Intenté explicarle que no era buena idea. Primero, doña Carmen tiene mucho carácter. Le gusta que todo sea a su manera y no duda en decirme cómo cocinar, limpiar o incluso vestirme. Cuando viene de visita, en un día ya me siento como invitada en mi propia casa. Reorganiza mis cacerolas, critica mi cocido y me enseña cómo lavar las camisas de Javi. ¡Y ahora imagina que viva aquí todos los días! Me volveré loca. Además, por fin teníamos nuestro espacio, donde podíamos ser nosotros mismos. Somos jóvenes, queremos libertad, tardes improvisadas, silencio. Con doña Carmen eso se acabará—hasta la televisión la pone a todo volumen.
Pero Javi no parece escucharme. «Lola, es mi madre —dice—. No podemos dejarla sola». No digo que no haya que cuidar de los padres. ¿Pero a costa de nuestro hogar? Le propuse otras opciones: visitarla más, ayudarla con reformas, contratar a una cuidadora. Pero él se mantuvo firme: «Vivirá con nosotros, y punto». Le pregunté: «¿Al menos me preguntaste si yo quería?». Solo se encogió de hombros: «Pensé que lo entenderías». ¿Entender? ¿Y quién me entiende a mí?
Llamé a mi amiga Lucía para desahogarme. Me escuchó y dijo: «Lola, si cedes, te arrepentirás siempre. Es vuestra casa, tienes derecho a decidir». Y tiene razón. No es que me caiga mal doña Carmen, pero no quiero compartir techo con ella. Sé cómo terminará: metiéndose en todo, desde cómo educar a los hijos hasta cómo ordeno la nevera. Y Javi, en lugar de apoyarme, dirá: «Aguanta, es mi madre». Ya veo cómo nuestro sueño de un hogar feliz se convierte en discusiones y tensiones.
Ayer me armé de valor para hablar en serio. Me senté con Javi y le dije: «Cariño, te quiero, pero no estoy preparada para que tu madre viva aquí. Es nuestro hogar, lo creamos para nosotros. Busquemos otra manera de ayudarla». Frunció el ceño y preguntó: «¿Estás en contra de mi madre?». Casi le grito. ¿En contra? ¡No! Solo quiero proteger nuestra paz. Discutimos casi una hora, y al final dijo: «Piénsalo bien, Lola. Si planteas las cosas así, todo puede cambiar». ¿Cambiar qué? ¿Nuestro matrimonio? ¿Nuestro sueño? Me fui a dormir con el corazón encogido, pero no pienso dar mi brazo a torcer.
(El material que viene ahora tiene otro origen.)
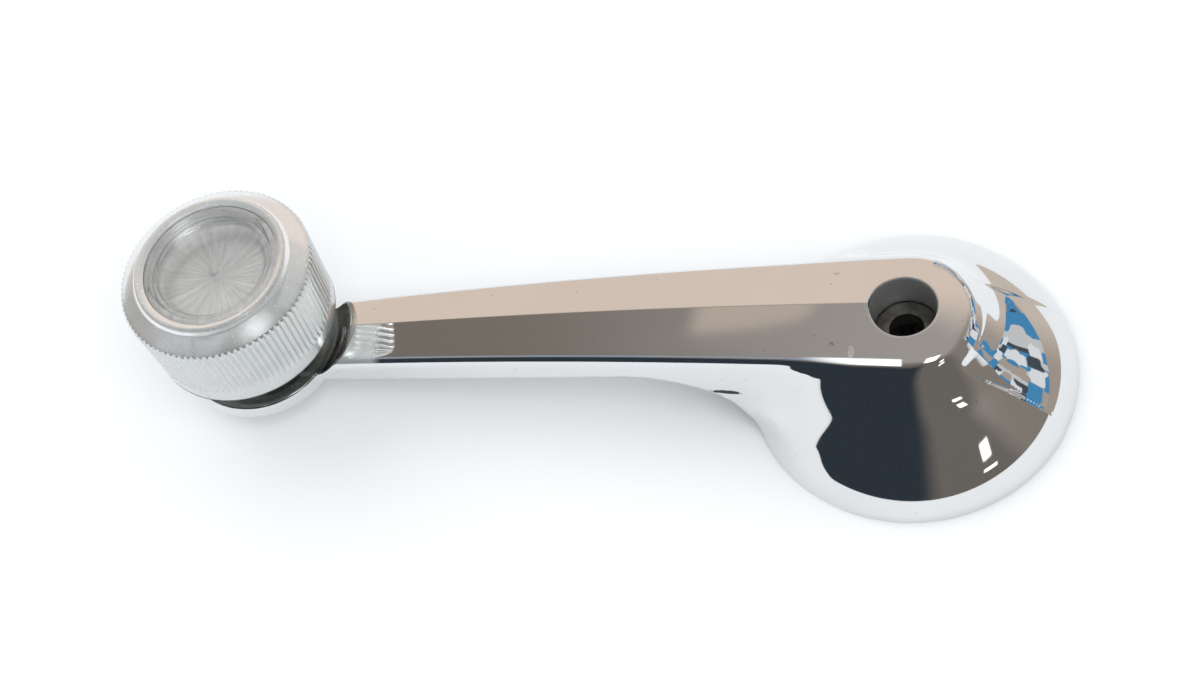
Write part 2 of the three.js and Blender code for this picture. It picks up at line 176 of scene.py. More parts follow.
def arm_shape(x, y, z):
    half = half_width(x)
    roof, edge = roof_height(x, y, half)
    draft = ARM_DRAFT + (NOSE_DRAFT - ARM_DRAFT) * ease(-19, -6.5, x)
    side = np.hypot(np.maximum(x, 0), y) - half
    wall = (side - draft * flank_depth(edge - z)) / np.sqrt(1 + draft * draft)
    blend = NOSE_EDGE_ROUND + (EDGE_ROUND - NOSE_EDGE_ROUND) * ease(6, 0, x)
    return smooth_max(wall, z - roof, blend)


def knob_side(x, y):
    return np.hypot(x + THROW, y)


def cove_shape(x, y, z):
    """The room round the knob: its wall is a hollow cove, wider towards the top."""
    rise = np.clip((z - PAD_TOP) / COVE_RISE, 0, 1.6)
    wall = PAD_R + 0.3 + COVE_WIDTH * rise * (1.4 - 0.4 * rise)
    return smooth_max((knob_side(x, y) - wall) * 0.75, PAD_TOP - z, 0.5)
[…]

Ahora medito qué hacer. Quizá un compromiso: que doña Carmen venga unas semanas, pero no para siempre. O alquilarle un piso cerca. Estoy dispuesta a ayudar, pero no a sacrificar mi casa. También temo que Javi elija a su madre, y entonces debamos decidir cómo seguir. Da miedo, pero no callaré. Llevamos años luchando por este piso, por nuestra vida. Y no permitiré que se convierta en algo ajeno.
Mi madre, al enterarse, me dijo: «Lolita, defiende lo tuyo. El hogar es tu refugio, y hay que protegerlo». Tiene razón. No quiero pelearme con Javi, pero tampoco ceder. Doña Carmen puede ser buena persona, pero deberá respetar nuestros límites. Y Javi tendrá que elegir: el bienestar de su madre o el de nuestra familia. Confío en que hallaremos una solución, pero por ahora, me preparo para la batalla. Porque este piso no son solo paredes: es nuestro sueño. Y no pienso renunciar a él.